* YOUR OBJECTIVE *
Write out the lines from the top of the material through the line with "return cyl_z(0, SCREW_Y, Z_DECK_LOW", exactly and with nothing added.

* SUPPLIED DATA *

= = = = =

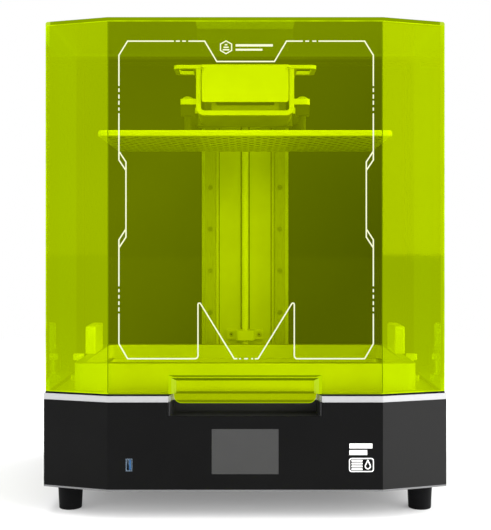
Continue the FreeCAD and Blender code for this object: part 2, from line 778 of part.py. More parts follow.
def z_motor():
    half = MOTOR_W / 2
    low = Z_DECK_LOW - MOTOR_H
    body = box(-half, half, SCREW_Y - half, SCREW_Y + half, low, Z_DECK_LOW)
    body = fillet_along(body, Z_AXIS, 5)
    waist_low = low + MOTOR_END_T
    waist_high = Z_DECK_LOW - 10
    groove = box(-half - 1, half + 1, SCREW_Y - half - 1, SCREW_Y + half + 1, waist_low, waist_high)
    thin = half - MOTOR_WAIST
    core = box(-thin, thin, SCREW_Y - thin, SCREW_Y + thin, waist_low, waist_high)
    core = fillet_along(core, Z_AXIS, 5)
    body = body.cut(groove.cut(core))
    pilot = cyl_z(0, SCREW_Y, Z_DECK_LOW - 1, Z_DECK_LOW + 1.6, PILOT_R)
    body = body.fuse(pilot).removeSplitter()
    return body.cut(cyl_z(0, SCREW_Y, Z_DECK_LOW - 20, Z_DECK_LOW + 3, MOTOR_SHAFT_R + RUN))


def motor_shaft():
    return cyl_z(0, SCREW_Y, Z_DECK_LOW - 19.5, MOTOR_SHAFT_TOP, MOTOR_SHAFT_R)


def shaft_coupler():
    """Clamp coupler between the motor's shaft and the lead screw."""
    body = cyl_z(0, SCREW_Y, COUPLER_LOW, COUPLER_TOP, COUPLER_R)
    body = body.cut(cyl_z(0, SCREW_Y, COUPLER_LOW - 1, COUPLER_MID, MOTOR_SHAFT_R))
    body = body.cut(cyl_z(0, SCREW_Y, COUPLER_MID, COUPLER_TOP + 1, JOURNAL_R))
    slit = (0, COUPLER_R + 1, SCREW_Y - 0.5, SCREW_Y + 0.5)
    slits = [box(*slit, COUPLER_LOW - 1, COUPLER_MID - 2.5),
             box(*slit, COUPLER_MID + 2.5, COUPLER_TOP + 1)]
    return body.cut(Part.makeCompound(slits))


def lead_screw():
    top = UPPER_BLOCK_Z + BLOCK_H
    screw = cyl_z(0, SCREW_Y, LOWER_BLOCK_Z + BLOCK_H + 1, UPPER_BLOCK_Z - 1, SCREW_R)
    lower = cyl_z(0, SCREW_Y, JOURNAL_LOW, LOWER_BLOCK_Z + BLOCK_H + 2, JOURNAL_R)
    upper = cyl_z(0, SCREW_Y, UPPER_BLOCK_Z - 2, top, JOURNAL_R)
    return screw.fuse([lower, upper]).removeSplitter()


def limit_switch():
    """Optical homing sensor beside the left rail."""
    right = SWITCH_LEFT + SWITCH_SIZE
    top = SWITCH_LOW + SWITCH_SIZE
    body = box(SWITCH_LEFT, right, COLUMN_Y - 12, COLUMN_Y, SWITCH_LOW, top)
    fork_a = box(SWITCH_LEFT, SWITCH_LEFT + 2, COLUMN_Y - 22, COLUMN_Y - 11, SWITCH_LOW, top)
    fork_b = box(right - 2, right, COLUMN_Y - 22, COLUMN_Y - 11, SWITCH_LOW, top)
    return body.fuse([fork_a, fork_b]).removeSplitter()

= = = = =

* EXERCISE SOLUTION *
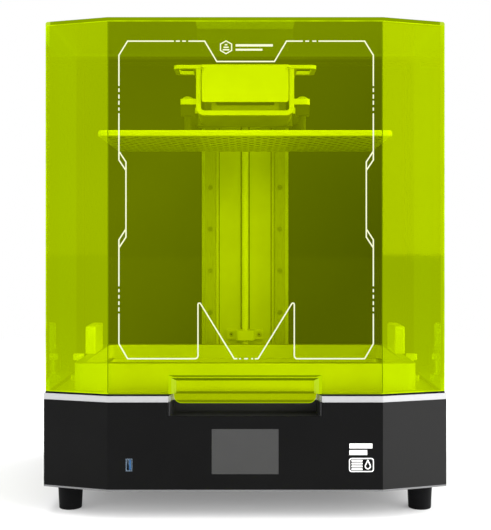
Continue the FreeCAD and Blender code for this object: part 2, from line 778 of part.py. More parts follow.
def z_motor():
    half = MOTOR_W / 2
    low = Z_DECK_LOW - MOTOR_H
    body = box(-half, half, SCREW_Y - half, SCREW_Y + half, low, Z_DECK_LOW)
    body = fillet_along(body, Z_AXIS, 5)
    waist_low = low + MOTOR_END_T
    waist_high = Z_DECK_LOW - 10
    groove = box(-half - 1, half + 1, SCREW_Y - half - 1, SCREW_Y + half + 1, waist_low, waist_high)
    thin = half - MOTOR_WAIST
    core = box(-thin, thin, SCREW_Y - thin, SCREW_Y + thin, waist_low, waist_high)
    core = fillet_along(core, Z_AXIS, 5)
    body = body.cut(groove.cut(core))
    pilot = cyl_z(0, SCREW_Y, Z_DECK_LOW - 1, Z_DECK_LOW + 1.6, PILOT_R)
    body = body.fuse(pilot).removeSplitter()
    return body.cut(cyl_z(0, SCREW_Y, Z_DECK_LOW - 20, Z_DECK_LOW + 3, MOTOR_SHAFT_R + RUN))


def motor_shaft():
    return cyl_z(0, SCREW_Y, Z_DECK_LOW - 19.5, MOTOR_SHAFT_TOP, MOTOR_SHAFT_R)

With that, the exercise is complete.